**PROBLEM**:
Quote verbatim every line from the line containing "return revolve(outline.sketch, axis=Axis.Z)" to the line containing "zip(*points))), Vector(map(max, zip(*points)))", inclusive of both, and no other line.

○ ○ ○ ○ ○

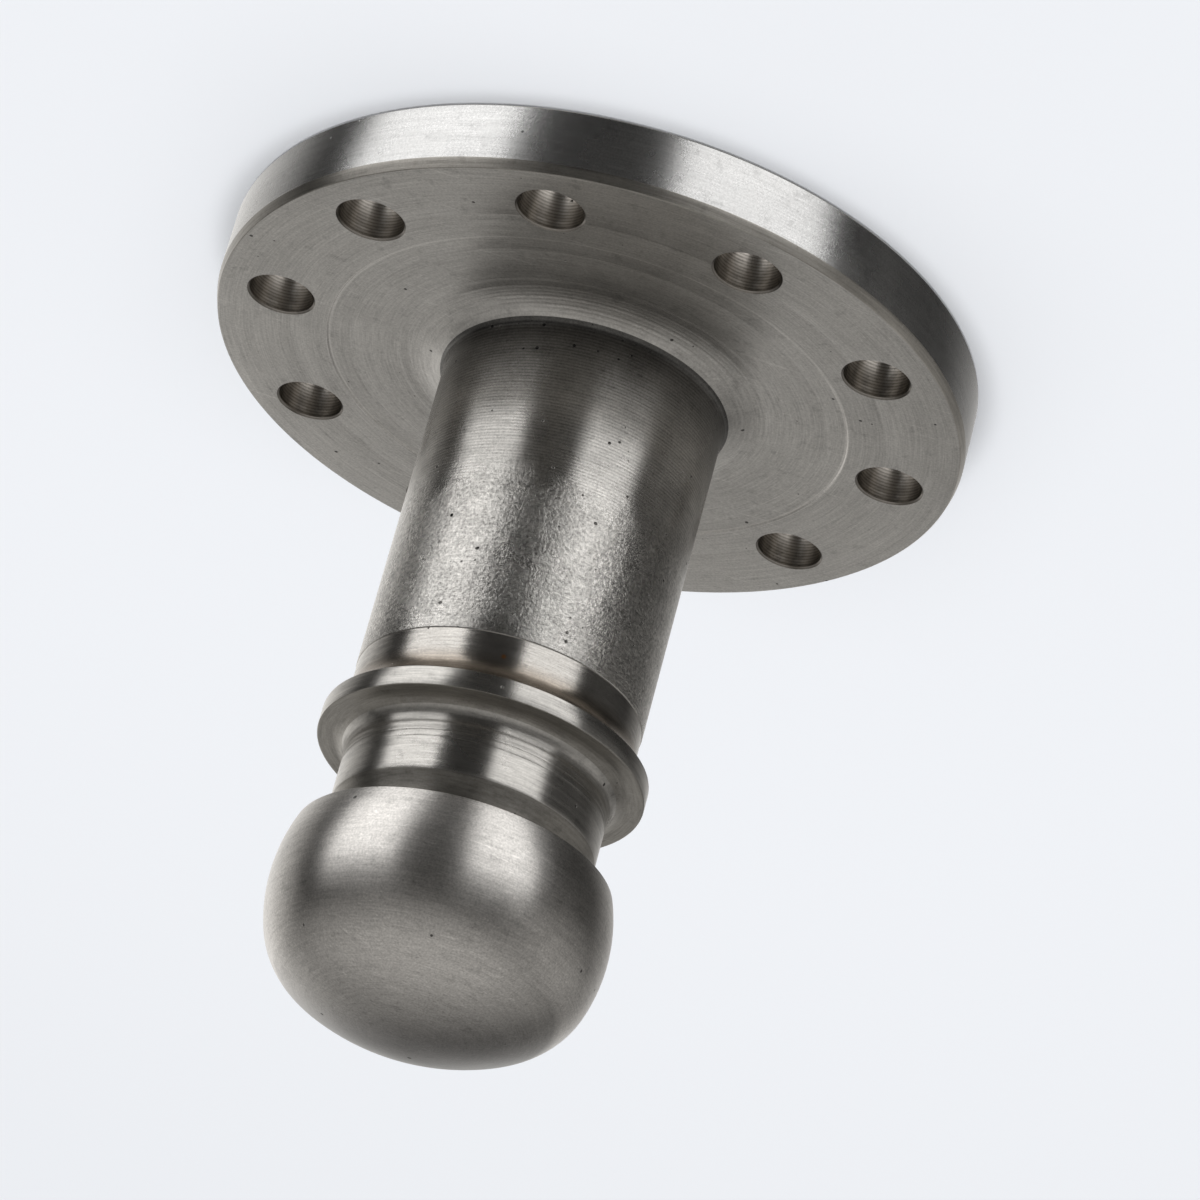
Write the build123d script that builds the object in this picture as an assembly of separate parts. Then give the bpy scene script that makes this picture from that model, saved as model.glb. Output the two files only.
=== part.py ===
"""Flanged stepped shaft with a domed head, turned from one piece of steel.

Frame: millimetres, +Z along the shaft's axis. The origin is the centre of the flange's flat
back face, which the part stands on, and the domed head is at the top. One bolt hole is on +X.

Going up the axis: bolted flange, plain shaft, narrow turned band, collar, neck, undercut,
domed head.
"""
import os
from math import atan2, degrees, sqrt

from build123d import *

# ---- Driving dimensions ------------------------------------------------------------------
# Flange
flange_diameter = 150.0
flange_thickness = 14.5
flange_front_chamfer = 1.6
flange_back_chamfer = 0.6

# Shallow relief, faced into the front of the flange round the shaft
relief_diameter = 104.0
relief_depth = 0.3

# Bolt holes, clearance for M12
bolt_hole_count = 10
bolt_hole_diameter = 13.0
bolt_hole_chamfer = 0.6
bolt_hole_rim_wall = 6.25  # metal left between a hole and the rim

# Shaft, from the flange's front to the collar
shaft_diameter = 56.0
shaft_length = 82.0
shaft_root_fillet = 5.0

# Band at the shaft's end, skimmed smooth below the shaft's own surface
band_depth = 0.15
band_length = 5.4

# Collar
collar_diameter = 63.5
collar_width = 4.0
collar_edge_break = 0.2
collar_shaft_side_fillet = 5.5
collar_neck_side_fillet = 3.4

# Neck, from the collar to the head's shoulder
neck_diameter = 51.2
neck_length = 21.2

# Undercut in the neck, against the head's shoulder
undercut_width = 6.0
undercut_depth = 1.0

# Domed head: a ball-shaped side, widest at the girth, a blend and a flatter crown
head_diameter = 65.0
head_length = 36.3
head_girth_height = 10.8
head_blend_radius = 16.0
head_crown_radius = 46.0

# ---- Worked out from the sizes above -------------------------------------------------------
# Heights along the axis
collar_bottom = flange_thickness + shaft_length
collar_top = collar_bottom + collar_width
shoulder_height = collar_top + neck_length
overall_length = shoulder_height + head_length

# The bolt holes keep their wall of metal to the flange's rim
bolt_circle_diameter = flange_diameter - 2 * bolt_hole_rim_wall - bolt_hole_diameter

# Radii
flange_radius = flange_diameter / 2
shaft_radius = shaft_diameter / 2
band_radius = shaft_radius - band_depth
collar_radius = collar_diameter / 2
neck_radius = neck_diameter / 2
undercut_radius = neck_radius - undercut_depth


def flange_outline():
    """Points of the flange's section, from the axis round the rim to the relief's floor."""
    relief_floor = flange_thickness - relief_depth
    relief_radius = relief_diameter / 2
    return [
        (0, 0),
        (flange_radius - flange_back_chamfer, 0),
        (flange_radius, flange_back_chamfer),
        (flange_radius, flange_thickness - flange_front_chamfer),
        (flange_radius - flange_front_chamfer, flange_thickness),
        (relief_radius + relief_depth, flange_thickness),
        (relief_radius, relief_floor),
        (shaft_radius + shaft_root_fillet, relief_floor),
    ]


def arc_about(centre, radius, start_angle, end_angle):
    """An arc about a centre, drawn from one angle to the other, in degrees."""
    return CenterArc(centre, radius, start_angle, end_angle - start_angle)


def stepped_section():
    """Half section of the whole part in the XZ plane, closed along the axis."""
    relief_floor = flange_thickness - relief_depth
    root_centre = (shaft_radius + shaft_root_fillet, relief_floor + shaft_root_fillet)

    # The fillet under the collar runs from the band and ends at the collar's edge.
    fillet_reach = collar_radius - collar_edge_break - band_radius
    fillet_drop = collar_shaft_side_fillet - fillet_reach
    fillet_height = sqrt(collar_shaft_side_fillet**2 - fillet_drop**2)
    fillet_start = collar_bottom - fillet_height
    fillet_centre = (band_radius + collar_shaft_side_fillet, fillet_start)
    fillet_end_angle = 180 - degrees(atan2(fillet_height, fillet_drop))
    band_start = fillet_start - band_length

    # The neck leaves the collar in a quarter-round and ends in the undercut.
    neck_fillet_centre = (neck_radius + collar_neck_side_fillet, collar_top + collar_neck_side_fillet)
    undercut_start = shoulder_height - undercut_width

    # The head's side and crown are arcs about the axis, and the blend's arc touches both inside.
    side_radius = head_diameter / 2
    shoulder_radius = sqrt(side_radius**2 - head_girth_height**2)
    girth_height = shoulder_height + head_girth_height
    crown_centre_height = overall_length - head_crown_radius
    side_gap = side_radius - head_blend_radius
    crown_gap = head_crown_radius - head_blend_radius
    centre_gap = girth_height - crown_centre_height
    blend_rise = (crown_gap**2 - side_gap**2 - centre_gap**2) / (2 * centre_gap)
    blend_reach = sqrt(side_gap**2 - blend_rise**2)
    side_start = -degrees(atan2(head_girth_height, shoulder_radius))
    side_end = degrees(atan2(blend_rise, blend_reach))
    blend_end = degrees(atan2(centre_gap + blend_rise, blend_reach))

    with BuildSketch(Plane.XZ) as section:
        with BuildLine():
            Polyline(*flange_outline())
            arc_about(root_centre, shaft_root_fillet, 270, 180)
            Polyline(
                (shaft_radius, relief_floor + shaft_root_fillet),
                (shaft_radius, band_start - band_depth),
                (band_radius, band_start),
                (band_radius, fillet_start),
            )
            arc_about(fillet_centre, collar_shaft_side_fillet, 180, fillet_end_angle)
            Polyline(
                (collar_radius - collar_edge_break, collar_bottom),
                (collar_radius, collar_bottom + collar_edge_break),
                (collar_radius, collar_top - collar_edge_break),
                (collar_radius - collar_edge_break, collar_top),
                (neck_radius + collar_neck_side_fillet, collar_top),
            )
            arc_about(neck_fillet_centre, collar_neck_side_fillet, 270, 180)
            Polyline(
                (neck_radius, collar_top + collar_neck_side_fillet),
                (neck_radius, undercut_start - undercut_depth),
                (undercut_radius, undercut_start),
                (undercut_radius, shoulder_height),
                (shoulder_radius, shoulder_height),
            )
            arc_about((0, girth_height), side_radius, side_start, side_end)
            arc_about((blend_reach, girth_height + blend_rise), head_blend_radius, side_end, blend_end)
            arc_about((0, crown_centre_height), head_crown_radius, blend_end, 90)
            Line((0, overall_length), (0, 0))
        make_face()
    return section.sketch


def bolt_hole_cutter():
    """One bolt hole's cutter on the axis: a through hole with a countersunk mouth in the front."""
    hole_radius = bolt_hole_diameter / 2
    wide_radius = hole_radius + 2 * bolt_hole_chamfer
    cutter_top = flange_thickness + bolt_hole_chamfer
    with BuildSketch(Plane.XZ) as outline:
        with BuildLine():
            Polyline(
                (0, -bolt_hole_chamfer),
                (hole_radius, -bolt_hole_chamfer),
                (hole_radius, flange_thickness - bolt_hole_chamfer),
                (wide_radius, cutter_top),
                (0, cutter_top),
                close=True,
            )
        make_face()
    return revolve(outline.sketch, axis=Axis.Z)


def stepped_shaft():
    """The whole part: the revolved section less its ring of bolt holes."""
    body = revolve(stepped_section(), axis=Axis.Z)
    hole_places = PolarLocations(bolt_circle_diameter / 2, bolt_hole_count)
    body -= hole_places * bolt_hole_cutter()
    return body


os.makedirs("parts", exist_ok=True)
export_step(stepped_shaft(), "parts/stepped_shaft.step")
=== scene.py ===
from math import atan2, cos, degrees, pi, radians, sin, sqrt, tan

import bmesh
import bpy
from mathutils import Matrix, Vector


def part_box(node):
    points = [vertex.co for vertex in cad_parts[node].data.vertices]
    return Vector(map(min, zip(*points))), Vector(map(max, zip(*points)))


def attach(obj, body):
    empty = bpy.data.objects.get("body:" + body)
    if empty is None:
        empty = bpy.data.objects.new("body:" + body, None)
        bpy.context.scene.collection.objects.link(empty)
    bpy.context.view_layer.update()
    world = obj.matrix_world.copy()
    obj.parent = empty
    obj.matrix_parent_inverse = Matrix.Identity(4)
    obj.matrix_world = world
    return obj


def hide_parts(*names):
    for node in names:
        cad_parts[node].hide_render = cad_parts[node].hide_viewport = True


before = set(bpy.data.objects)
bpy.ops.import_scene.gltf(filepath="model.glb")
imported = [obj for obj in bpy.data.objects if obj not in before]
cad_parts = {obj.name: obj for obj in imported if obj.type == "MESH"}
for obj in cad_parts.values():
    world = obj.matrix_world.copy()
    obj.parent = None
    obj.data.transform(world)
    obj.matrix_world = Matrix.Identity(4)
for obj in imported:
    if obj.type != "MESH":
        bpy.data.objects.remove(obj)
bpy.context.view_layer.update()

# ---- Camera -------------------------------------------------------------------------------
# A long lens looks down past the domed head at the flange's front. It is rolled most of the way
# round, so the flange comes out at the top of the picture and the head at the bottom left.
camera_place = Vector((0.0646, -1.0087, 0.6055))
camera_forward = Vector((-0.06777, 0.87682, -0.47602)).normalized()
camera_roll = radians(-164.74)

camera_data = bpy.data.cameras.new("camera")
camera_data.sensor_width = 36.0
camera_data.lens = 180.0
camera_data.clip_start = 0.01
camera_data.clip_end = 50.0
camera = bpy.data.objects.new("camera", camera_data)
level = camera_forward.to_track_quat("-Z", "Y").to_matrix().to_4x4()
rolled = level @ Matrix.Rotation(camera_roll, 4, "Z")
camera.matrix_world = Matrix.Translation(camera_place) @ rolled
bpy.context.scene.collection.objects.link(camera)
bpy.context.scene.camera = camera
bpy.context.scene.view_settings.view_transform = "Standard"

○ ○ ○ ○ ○

**ANSWER TO THIS EXERCISE**:
    return revolve(outline.sketch, axis=Axis.Z)


def stepped_shaft():
    """The whole part: the revolved section less its ring of bolt holes."""
    body = revolve(stepped_section(), axis=Axis.Z)
    hole_places = PolarLocations(bolt_circle_diameter / 2, bolt_hole_count)
    body -= hole_places * bolt_hole_cutter()
    return body


os.makedirs("parts", exist_ok=True)
export_step(stepped_shaft(), "parts/stepped_shaft.step")
=== scene.py ===
from math import atan2, cos, degrees, pi, radians, sin, sqrt, tan

import bmesh
import bpy
from mathutils import Matrix, Vector


def part_box(node):
    points = [vertex.co for vertex in cad_parts[node].data.vertices]
    return Vector(map(min, zip(*points))), Vector(map(max, zip(*points)))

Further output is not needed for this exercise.